2)  ‘Technic vs Musicality’  or “Technic and Musicality”…

Νikos Skalkotas, a famous Greek composer (1904-49), member of the 2nd Viennese School talked about two categories of musicians: musicians of being globally cultivated (“universell gebildete”, musiciens de "L'éducation oecuménique,Universel) and musicians being specialized (“specifics Muskier”, musiciens specialisees). Do you agree with this categorization?  what you would suggest to the students to be more “musical” in their interpretation in order to sing better, to be themselves while singing? 

There are several questions here:


a) "Technique versus Musicality"


This is always a problem with students--so many work first (and forever) on learning the notes without considering all aspects of musical performance.  I constantly discuss the technical aspects AND the musical ideas simultaneously so that the music becomes a blended  final product. 


There is another aspect of this question "technique versus musicality" as we move forward in the computer generation.  With all of its benefits, technology may ultimately overwhelm our basic creative thought.   Of course there has always been the "mechanics" of playing an instrument (fingerings, scale work, accidentals), but with new technology, we have added components such as interactive computer music, the ipad music screen and the coordination of multimedia experiences.  For the composer, there is a great temptation to create directly on the computer, bringing advantages but also unique limitations and restrictions.  Each computer "advancement" offers interesting changes and challenges but also offers additional expectations and requirements for saxophone performer.


b) "Global Musicians versus Specialized Musicians"
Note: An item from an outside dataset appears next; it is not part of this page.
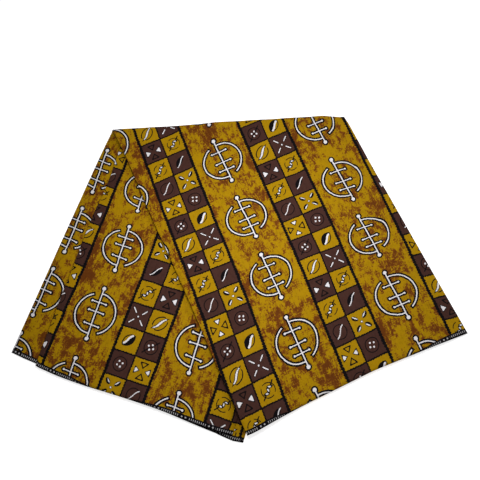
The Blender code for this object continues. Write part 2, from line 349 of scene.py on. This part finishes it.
def level(layer, v):
    """Middle of a layer above the inner side of the slanting fold."""
    if layer == "one":
        return stack_height(v) - 0.5 * PITCH
    if layer == "flap":
        return stack_height(v) - 1.5 * PITCH
    return {"two": 2.5, "three": 1.5, "four": 0.5}[layer] * PITCH + 0.0 * v


def selvedges(layer, v):
    """Places along the strip of a layer's front and back selvedges, at v across."""
    start, end = RUN[layer][1:3]
    ends = []
    for which, sign in ((0, 1.0), (1, -1.0)):
        s_start = HEMS[start][which]
        s_end = HEMS[end][which]
        v_start = edge(start, s_start)
        v_end = edge(end, s_end)
        line = s_start + (s_end - s_start) * (v - v_start) / (v_end - v_start)
        ends.append(line + sign * np.interp(v, *HEM_CURVES[which]))
    return ends


def print_place(layer, s, v):
    """Place on the flat cloth of a spot of the strip: along, and length from the flap's cut end."""
    start, per_across, per_along = PRINT_PLACE[layer]
    length = start + per_across * v + per_along * s
    front, back = [[np.interp(s, *curve) for curve in curves] for curves in STRAY_CURVES]
    share = {"flap": 0.0, "one": 0.0, "two": 0.0, "four": 1.0}.get(layer)
    if layer in ("flap", "one"):
        length = length + TUCK_DEPTH * ramp(v, *EDGE_TUCK)
    if layer == "flap":
        length = length - 2.0 * wander("right", s)
    if layer == "two":
        length = length - 2.0 * wander("left", s)
    if layer == "three":
        high = edge("hidden_right", s)
        low = edge("inset_left", s)
        share = np.clip((high - v) / (high - low), 0.0, 1.0)
        extra = PRINT_PLACE["four"][0] - (PRINT_PLACE["three"][0] - 2.0 * EDGES["inset_left"][0])
        length = length + (1.0 - share) * -2.0 * wander("left", s)
        length = length + share * (2.0 * wander("inset_left", s) + extra)
    skew = front[2] * (np.clip(length, *SKEW_ENDS) - SKEW_CENTRES[0]) / 0.1
    back_skew = back[2] * (length - SKEW_CENTRES[1]) / 0.1
    if layer in ("flap", "one"):
        skew = skew + np.interp(s, *RIGHT_CURVE) * (1.0 - ramp(length, *RIGHT_BAND))
    along = s + (1.0 - share) * (front[0] + skew) + share * (back[0] + back_skew - BACK_LEAN * v)
    return along, length + (1.0 - share) * front[1] + share * back[1]


def on_section(column, s, shift, side, thick):
    """A column's place in the section: middle and face, across and in height, and its place in plan."""
    kind, layer, after, where, beta = column
    half = 0.5 * thick
    if kind != "turn":
        v = where + shift if kind == "flat" else edge(where, s)
        middle = level(layer, v - shift)
        return v, v, middle, middle + side * RUN[layer][4] * half, v - shift
    v_edge = edge(where, s)
    first = level(layer, v_edge - shift)
    second = level(after, v_edge - shift)
    centre = 0.5 * (first + second)
    radius = 0.5 * abs(first - second)
    outward = 1.0 if where in ("right", "hidden_right") else -1.0
    rise = np.sign(first - second)
    reach = radius + half * side * RUN[layer][4] * rise
    v_centre = v_edge - outward * (radius + half)
    v = v_centre + outward * radius * math.sin(beta)
    v_face = v_centre + outward * reach * math.sin(beta)
    return v, v_face, centre, centre + rise * reach * math.cos(beta), v - shift


def column_points(column, turn, share, side, thick):
    """One column of the sheet's corners, and their places on the flat cloth.

    turn is the angle round the slanting fold, share tells how far along its tail a row lies, and side is +1
    for the printed face.
    """
    kind, layer, after, where, beta = column
    front = turn > 0.0
    tail = share > 0.0
    s = np.zeros_like(turn)
    shift = np.zeros_like(turn)
    flat = np.zeros_like(turn)
    for _ in range(5):
        v, v_face, middle, q_face, v_plan = on_section(column, s, shift, side, thick)
        t = turn * (INNER_GAP + middle)
        shift = (turn * MEAN_BEND - t) * math.sin(SLANT)
        # from the slanting fold to the selvedge, square to the fold
        end = np.where(front, *selvedges(layer if beta < 2.0 else after, v))
        own = abs(end * math.cos(SLANT) - v * math.sin(SLANT)) - np.where(front, HEM_BEND, abs(t))
        common = np.where(front, HEMS["flap_cut"][0], HEMS["left"][1])
        shared = abs(common * math.cos(SLANT) - v_plan * math.sin(SLANT)) - SHORTEST
        flat = np.where(share <= 1.0, share * shared, shared + (share - 1.0) * (own - shared))
        t = t + np.where(front, flat, -flat)
        s = (v * math.sin(SLANT) + t) / math.cos(SLANT)
    x = v_face / math.cos(SLANT) + t * math.tan(SLANT)
    radius = INNER_GAP + q_face
    y = radius * np.cos(turn) - flat
    z = stack_height(v_plan) + INNER_GAP + radius * np.sin(turn)
    v_below = x * math.cos(SLANT) + (flat - 0.5 * math.pi * MEAN_BEND) * math.sin(SLANT)
    beside = 1.0 - ramp(v_below, STRIP_WIDTH + DRAPE[0], STRIP_WIDTH + DRAPE[1])
    near = 1.0 - ramp(flat, 0.0, FOLD_DROP)
    support = stack_height(np.minimum(v_below, PAST_STEP[0]))
    support += (stack_height(v_plan) - support) * (1.0 - ramp(flat, 0.0, SUPPORT_SOFT))
    over = (support + 2.0 * INNER_GAP) * np.maximum(beside, near) + q_face
    z = np.where(tail & front, over, z)
    along, length = print_place(layer, s, v)
    rolled = np.where(front, *[np.interp(v, *curve) for curve in ROLL_CURVES])
    hem = (own - flat) / math.cos(SLANT) + rolled
    if kind == "turn":
        along_after, length_after = print_place(after, s, v)
        share_after = beta / math.pi
        along = along + share_after * (along_after - along)
        length = length + share_after * (length_after - length)
    return np.stack([x, y, lifted(x, y, z, thick)], axis=1), np.stack([along, length, hem], axis=1)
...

This is an interesting question.  Certainly a performer's personal characteristics will vary depending on his/her education, nationality or teacher.  While there certainly are schools of thought that support specific ideologies (e.g., the allegiance to the performance of transcriptions or the predilection for antique instruments or the preference for non-vibrato), perhaps the very best musicians are both "global" and "specialized."  In other words, these artists consider, accept and/or modify customs and developments from all musical communities in defining a new excellence of quality and virtuosity.   While one may be considered a specialist in contemporary music, he/she may also enjoy the study of Baroque literature, thus grounding, broadening and deepening one's artistic perception.

c) "Suggestions for Singing Musically"


Before discussing a "singing tone," it is important to consider what sound is appropriate for a particular composition.    An important trend today is "noise based" music -  the use of percussive sounds, timbral alterations, speaking and yelling, and/or imitation of computer-like sounds.  Also, many new works focus on driving rhythms and extreme repetition.  Such styles and techniques do not always require a beautiful, singing tone.


When a "singing sound" is appropriate on our instrument, I have heard descriptions from prominent pedagogues who suggest "imagining a soaring tone", "a spinning vibrato", "an arching tone",  and "a warm sonority." Or one could seek to visualize a tone which fills all corners of the room while focusing on the production of an intense beautiful sound.

3) “Hellenic School” of saxophone has been created the last 15-20 years (though there are still flutists, clarinetists etc who are teaching saxophone in the country). What are the things educators should have always in mind in order to inspire their students and enrich their profession? Do you believe in the idea of being part of a “school”. If yes, what are the factors and characteristics that contribute to this notion?


a) Inspiring Students and Enriching the Profession


Often music students have complicated musical and personal lives which require special consideration.  It is exciting to discover the uniqueness of each student and then to enjoy the process of enhancing his or her best qualities.  I have always sought to create an environment for “life-long learning” and I love to see saxophone students support each other as a “family” of musicians.


For me, the most important teaching goal is to promote “specialness” in each student.  This is accomplished in part by respect and interest in the individual as well as the creation of a student/teacher “team” for jointly solving problems.  There are so many opportunities for shared experiences within our profession and I am constantly inspired and enriched by the process of working with students.

b) Schools of Saxophone


Extended saxophone studies with any one teacher will certainly lead to tendencies of taste, tone and musical approach.   I don't believe in a nationalistic concept of "schools" (e.g., a French school, an American school, a Greek school).   With the sharing of ideas and sounds through facebook, email, itunes and facetime, it is possible to have immediate interchange of ideas from all over the world. 


Frequently my own BGSU students have studied abroad and upon their return, they have shared fascinating pedagogical information.   And in my fifty years of teaching, I have welcomed students from Taiwan, China, Italy, Canada, Switzerland, Greece, Cyprus and many other countries.  This opportunity for exchange has brought a global partnership of learning, thus enriching our personal lives as well as blending our musical concepts in the creation of a truly  "international school" of saxophone performance.